At the end of June I heard a talk by Travis Elborough at Lincoln’s Inn. He spoke about the history of (mostly London) parks (see his book, ‘A Walk in the Park: the life and times of a people’s institution’), how their usage has changed and how watchful and vigilant we must be today to ensure they remain ‘free and open at the point of use,’ just like the NHS (another institution that requires constant watchfulness for signs of decay).

There is a natural habitat to every neighbourhood, the urban no less than the rural, and each require us to look between the cracks of the everyday for signs of disappearing species and lost communities. Ruby couldn’t stand the city and, in fact, I can never remember her saying she had ever been to London, though perhaps as a child. Who needs a city when there is such a wealth of life all around you to observe and find joy in. The specialty of her column was to imagine conversations between the robin and the crow or what the mouse was saying as she ran into the barn full of grain. There was a touch of the child in her which few of us are able to retain. I commend her watchfulness to you.

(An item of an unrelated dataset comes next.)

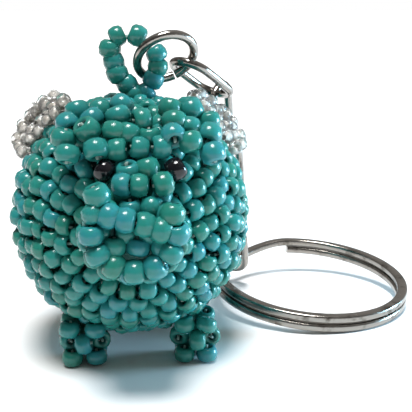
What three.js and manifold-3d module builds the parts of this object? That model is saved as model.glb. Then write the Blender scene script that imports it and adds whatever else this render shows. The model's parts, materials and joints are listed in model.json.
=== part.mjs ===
import * as THREE from "three";
import { mergeVertices } from "three/addons/utils/BufferGeometryUtils.js";
import Module from "manifold-3d";

const wasm = await Module();
wasm.setup();

// Sizes are in millimetres. The pig stands on Z = 0 and looks along -Y.

// Seed beads and the gap left between neighbouring solids
const BEAD_D = 2.2;
const BEAD_LENGTH = 1.4;
const BEAD_HOLE_D = 0.95;
const GAP = 0.3;

// Body: rounds of beads about the long Y axis
const BODY_Z = 15.2;
const BODY_RADIUS = 13;
const BODY_HEIGHT_RATIO = 1.01;
const ROUND_RADIUS = BODY_RADIUS - BEAD_D / 2;
const FRONT_DEPTH = 12;
const BACK_DEPTH = 13;
const MIDDLE_LENGTH = 1.8;
const ROUND_PITCH = 1.8;
const FRONT_ROUNDS = 9;
const BACK_ROUNDS = 10;
const BEAD_PITCH = 2.05;
const SNOUT_ROOT_ANGLE = 0.44;
const CORE_CLEARANCE = 0.15;

// Snout, eyes, ears, wings
const SNOUT_X = 0.1;
const SNOUT_Z = 16.3;
const SNOUT_ROUND_LENGTH = 1.7;
const SNOUT_ROUNDS = [
  { name: "snout_round_root", y: -12.9, halfWidth: 4.3, halfHeight: 3.5, beads: 14 },
  { name: "snout_round_middle", y: -14.9, halfWidth: 3.8, halfHeight: 2.9, beads: 12 },
  { name: "snout_rim", y: -16.9, halfWidth: 3.6, halfHeight: 2.5, beads: 12 },
];
const NOSTRIL_BAR_D = 1.9;
const NOSTRIL_BAR_X = 0.5;
const NOSTRIL_BAR_Y = -16.9;
const PLUG_Y = -14.7;
const EYE_MIDDLE = 0.9;
const EYE_D = 2.3;
const EYE_SPREAD = 3.35;
const EYE_Y = -11.9;
const EYE_Z = 22.35;
const EAR_LENGTH = 7.6;
const EAR_WIDTH = 7.6;
const EAR_THICKNESS = 1.7;
const EAR_MIDDLE = 0.2;
const EAR_SPREAD = 4.6;
const EAR_Y = -4.6;
const EAR_Z = 27.6;
const EAR_EDGE = 0.4;
const EAR_TILT = 0.5;
const EAR_ROLL = 0.3;
const WING_WIDTH = 9;
const WING_HEIGHT = 4.3;
const WING_THICKNESS = 1.4;
const WING_EDGE = 0.3;
const WING_Y = 1.6;
const WING_Z = 16;
const WING_SINK = 0.7;
const WING_LEAN = 0.85;
const WING_ANGLE = 0.82;

// Legs and tail
const LEG_D = 4.9;
const LEG_SPREAD = 6;
const LEG_MIDDLE = 0.7;
const FRONT_LEG_Y = -4.5;
const HIND_LEG_Y = 8;
const FOOT_HOLLOW_D = 1.3;
const TAIL_D = 1.9;

// Hanging loop of beads on a doubled thread
const LOOP_ROUND = 9;
const LOOP_NOTCH_D = 5;
const LOOP_X = 0.6;
const LOOP_Y = 2;
const LOOP_Z = 31.25;
const LOOP_HALF_WIDTH = 2.62;
const LOOP_HALF_HEIGHT = 3.15;
const LOOP_BEADS = 11;
const THREAD_D = 0.5;

// Jump ring, chain and split ring
const WIRE_D = 1;
const JUMP_RING_RADIUS = 3.2;
const JUMP_CENTRE = new THREE.Vector3(4.05, 2.2, 31.95);
const JUMP_ACROSS = new THREE.Vector3(0.934, 0, 0.358);
const JUMP_UP = new THREE.Vector3(-0.26, -0.68, 0.68).normalize();
const JUMP_START_ANGLE = -84;
const JUMP_END_ANGLE = 273;
const JUMP_STEP_ANGLE = 17;
const LINK_WIDTH = 5.4;
const LINK_CLEARANCE = 0.2;
const LINK_COUNT = 5;
const LINK_PITCH = 7;
const JUMP_HOOK_ANGLE = -55;
const FIRST_RUN = new THREE.Vector3(0.62, 0.6, -0.5).normalize();
const FIRST_ACROSS = new THREE.Vector3(-0.8, 0.6, 0.1);
const SPLIT_RING_D = 25;
const SPLIT_WIRE_WIDTH = 1.3;
const SPLIT_WIRE_HEIGHT = 0.95;
const SPLIT_COIL_PITCH = 1.15;
const SPLIT_STEP_ANGLE = 0.7;
const SPLIT_END_GAP = 0.06;
const SPLIT_START_ANGLE = 1.64;
const SPLIT_HOOK_ANGLE = 2.5;
const SPLIT_RADIUS = (SPLIT_RING_D - SPLIT_WIRE_WIDTH) / 2;
const SPLIT_CENTRE = new THREE.Vector3(22.8, 12.7, 2.6);
const SPLIT_TILT = new THREE.Euler(0.11, 0.06, 0);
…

On Sundays Ruby stood in the church’s choir, usually alone, usually singing at slightly too high a pitch, and usually making sure the younger vicar behaved himself and kept to the script. As time past, I did not always keep to the script but by then I was (or so I like to think) tolerated. I missed her greatly when she died. I had to find more words for the newsletter for a start, but most of all I missed her art of seeing. There is a God of the minor and a God of the major things, but it is the same truth that runs through them both, the same preciousness, and for us, the same need to look and notice everything.